[BEGIN SUPPLIED INFORMATION]

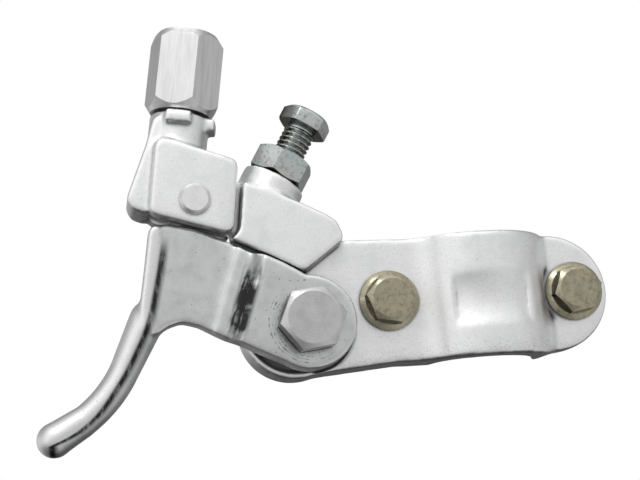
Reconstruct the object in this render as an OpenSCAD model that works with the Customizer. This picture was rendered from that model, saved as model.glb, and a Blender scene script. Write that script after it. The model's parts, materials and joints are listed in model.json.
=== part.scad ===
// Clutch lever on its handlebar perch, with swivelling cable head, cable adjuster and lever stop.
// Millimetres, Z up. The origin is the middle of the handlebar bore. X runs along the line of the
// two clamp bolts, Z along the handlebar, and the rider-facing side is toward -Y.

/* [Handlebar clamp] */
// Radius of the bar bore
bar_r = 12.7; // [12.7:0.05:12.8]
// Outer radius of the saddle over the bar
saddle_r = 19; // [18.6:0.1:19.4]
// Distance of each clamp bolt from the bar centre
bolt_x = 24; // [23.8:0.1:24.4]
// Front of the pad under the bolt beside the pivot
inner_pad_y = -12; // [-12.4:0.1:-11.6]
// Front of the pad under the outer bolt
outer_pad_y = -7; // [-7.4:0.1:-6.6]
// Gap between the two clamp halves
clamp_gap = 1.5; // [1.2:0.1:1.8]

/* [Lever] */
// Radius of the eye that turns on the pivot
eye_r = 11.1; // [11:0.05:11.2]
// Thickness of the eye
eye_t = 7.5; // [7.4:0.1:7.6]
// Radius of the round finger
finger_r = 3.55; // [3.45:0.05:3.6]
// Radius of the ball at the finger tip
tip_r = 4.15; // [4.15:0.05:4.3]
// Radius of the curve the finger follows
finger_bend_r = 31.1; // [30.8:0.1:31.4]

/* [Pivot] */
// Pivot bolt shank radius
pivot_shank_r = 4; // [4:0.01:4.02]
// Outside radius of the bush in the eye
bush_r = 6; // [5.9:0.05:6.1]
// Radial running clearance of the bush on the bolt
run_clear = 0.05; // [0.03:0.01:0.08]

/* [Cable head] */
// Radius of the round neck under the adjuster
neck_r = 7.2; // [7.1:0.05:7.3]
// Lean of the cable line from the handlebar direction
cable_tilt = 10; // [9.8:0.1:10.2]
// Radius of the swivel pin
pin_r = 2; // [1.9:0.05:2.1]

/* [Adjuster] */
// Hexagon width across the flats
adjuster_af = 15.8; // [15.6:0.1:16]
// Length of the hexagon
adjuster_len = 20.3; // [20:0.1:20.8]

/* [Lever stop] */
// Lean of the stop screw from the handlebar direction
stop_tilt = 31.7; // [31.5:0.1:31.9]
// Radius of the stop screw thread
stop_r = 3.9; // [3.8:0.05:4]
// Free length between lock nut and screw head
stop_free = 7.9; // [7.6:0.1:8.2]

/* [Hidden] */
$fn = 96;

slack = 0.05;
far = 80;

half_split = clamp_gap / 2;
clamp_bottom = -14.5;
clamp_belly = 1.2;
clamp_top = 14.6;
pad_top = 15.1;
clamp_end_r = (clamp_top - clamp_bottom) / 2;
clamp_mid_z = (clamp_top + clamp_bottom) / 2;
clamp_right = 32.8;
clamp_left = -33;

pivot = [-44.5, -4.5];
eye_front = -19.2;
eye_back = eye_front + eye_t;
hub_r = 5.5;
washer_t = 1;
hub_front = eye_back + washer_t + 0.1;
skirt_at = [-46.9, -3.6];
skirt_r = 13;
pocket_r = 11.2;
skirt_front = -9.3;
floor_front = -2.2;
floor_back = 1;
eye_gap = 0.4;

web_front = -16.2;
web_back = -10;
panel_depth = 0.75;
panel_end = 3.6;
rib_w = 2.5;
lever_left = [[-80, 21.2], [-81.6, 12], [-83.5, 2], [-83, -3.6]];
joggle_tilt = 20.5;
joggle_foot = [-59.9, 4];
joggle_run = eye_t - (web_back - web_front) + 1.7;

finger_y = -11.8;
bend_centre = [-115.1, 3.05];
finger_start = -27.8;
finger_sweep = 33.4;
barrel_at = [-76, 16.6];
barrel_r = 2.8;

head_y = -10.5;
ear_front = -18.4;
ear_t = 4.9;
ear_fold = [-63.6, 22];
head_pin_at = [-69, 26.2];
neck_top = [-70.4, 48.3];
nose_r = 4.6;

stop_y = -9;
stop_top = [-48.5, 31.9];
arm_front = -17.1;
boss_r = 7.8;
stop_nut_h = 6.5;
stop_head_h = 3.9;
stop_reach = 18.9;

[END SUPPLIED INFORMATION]

# [AIM OF THE EXERCISE]
Copy out all of the data exactly, leaving nothing out.

# [THE SOLUTION]
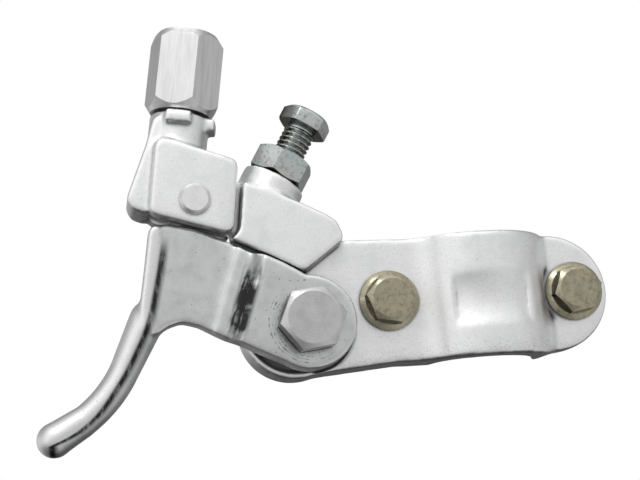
Reconstruct the object in this render as an OpenSCAD model that works with the Customizer. This picture was rendered from that model, saved as model.glb, and a Blender scene script. Write that script after it. The model's parts, materials and joints are listed in model.json.
=== part.scad ===
// Clutch lever on its handlebar perch, with swivelling cable head, cable adjuster and lever stop.
// Millimetres, Z up. The origin is the middle of the handlebar bore. X runs along the line of the
// two clamp bolts, Z along the handlebar, and the rider-facing side is toward -Y.

/* [Handlebar clamp] */
// Radius of the bar bore
bar_r = 12.7; // [12.7:0.05:12.8]
// Outer radius of the saddle over the bar
saddle_r = 19; // [18.6:0.1:19.4]
// Distance of each clamp bolt from the bar centre
bolt_x = 24; // [23.8:0.1:24.4]
// Front of the pad under the bolt beside the pivot
inner_pad_y = -12; // [-12.4:0.1:-11.6]
// Front of the pad under the outer bolt
outer_pad_y = -7; // [-7.4:0.1:-6.6]
// Gap between the two clamp halves
clamp_gap = 1.5; // [1.2:0.1:1.8]

/* [Lever] */
// Radius of the eye that turns on the pivot
eye_r = 11.1; // [11:0.05:11.2]
// Thickness of the eye
eye_t = 7.5; // [7.4:0.1:7.6]
// Radius of the round finger
finger_r = 3.55; // [3.45:0.05:3.6]
// Radius of the ball at the finger tip
tip_r = 4.15; // [4.15:0.05:4.3]
// Radius of the curve the finger follows
finger_bend_r = 31.1; // [30.8:0.1:31.4]

/* [Pivot] */
// Pivot bolt shank radius
pivot_shank_r = 4; // [4:0.01:4.02]
// Outside radius of the bush in the eye
bush_r = 6; // [5.9:0.05:6.1]
// Radial running clearance of the bush on the bolt
run_clear = 0.05; // [0.03:0.01:0.08]

/* [Cable head] */
// Radius of the round neck under the adjuster
neck_r = 7.2; // [7.1:0.05:7.3]
// Lean of the cable line from the handlebar direction
cable_tilt = 10; // [9.8:0.1:10.2]
// Radius of the swivel pin
pin_r = 2; // [1.9:0.05:2.1]

/* [Adjuster] */
// Hexagon width across the flats
adjuster_af = 15.8; // [15.6:0.1:16]
// Length of the hexagon
adjuster_len = 20.3; // [20:0.1:20.8]

/* [Lever stop] */
// Lean of the stop screw from the handlebar direction
stop_tilt = 31.7; // [31.5:0.1:31.9]
// Radius of the stop screw thread
stop_r = 3.9; // [3.8:0.05:4]
// Free length between lock nut and screw head
stop_free = 7.9; // [7.6:0.1:8.2]

/* [Hidden] */
$fn = 96;

slack = 0.05;
far = 80;

half_split = clamp_gap / 2;
clamp_bottom = -14.5;
clamp_belly = 1.2;
clamp_top = 14.6;
pad_top = 15.1;
clamp_end_r = (clamp_top - clamp_bottom) / 2;
clamp_mid_z = (clamp_top + clamp_bottom) / 2;
clamp_right = 32.8;
clamp_left = -33;

pivot = [-44.5, -4.5];
eye_front = -19.2;
eye_back = eye_front + eye_t;
hub_r = 5.5;
washer_t = 1;
hub_front = eye_back + washer_t + 0.1;
skirt_at = [-46.9, -3.6];
skirt_r = 13;
pocket_r = 11.2;
skirt_front = -9.3;
floor_front = -2.2;
floor_back = 1;
eye_gap = 0.4;

web_front = -16.2;
web_back = -10;
panel_depth = 0.75;
panel_end = 3.6;
rib_w = 2.5;
lever_left = [[-80, 21.2], [-81.6, 12], [-83.5, 2], [-83, -3.6]];
joggle_tilt = 20.5;
joggle_foot = [-59.9, 4];
joggle_run = eye_t - (web_back - web_front) + 1.7;

finger_y = -11.8;
bend_centre = [-115.1, 3.05];
finger_start = -27.8;
finger_sweep = 33.4;
barrel_at = [-76, 16.6];
barrel_r = 2.8;

head_y = -10.5;
ear_front = -18.4;
ear_t = 4.9;
ear_fold = [-63.6, 22];
head_pin_at = [-69, 26.2];
neck_top = [-70.4, 48.3];
nose_r = 4.6;

stop_y = -9;
stop_top = [-48.5, 31.9];
arm_front = -17.1;
boss_r = 7.8;
stop_nut_h = 6.5;
stop_head_h = 3.9;
stop_reach = 18.9;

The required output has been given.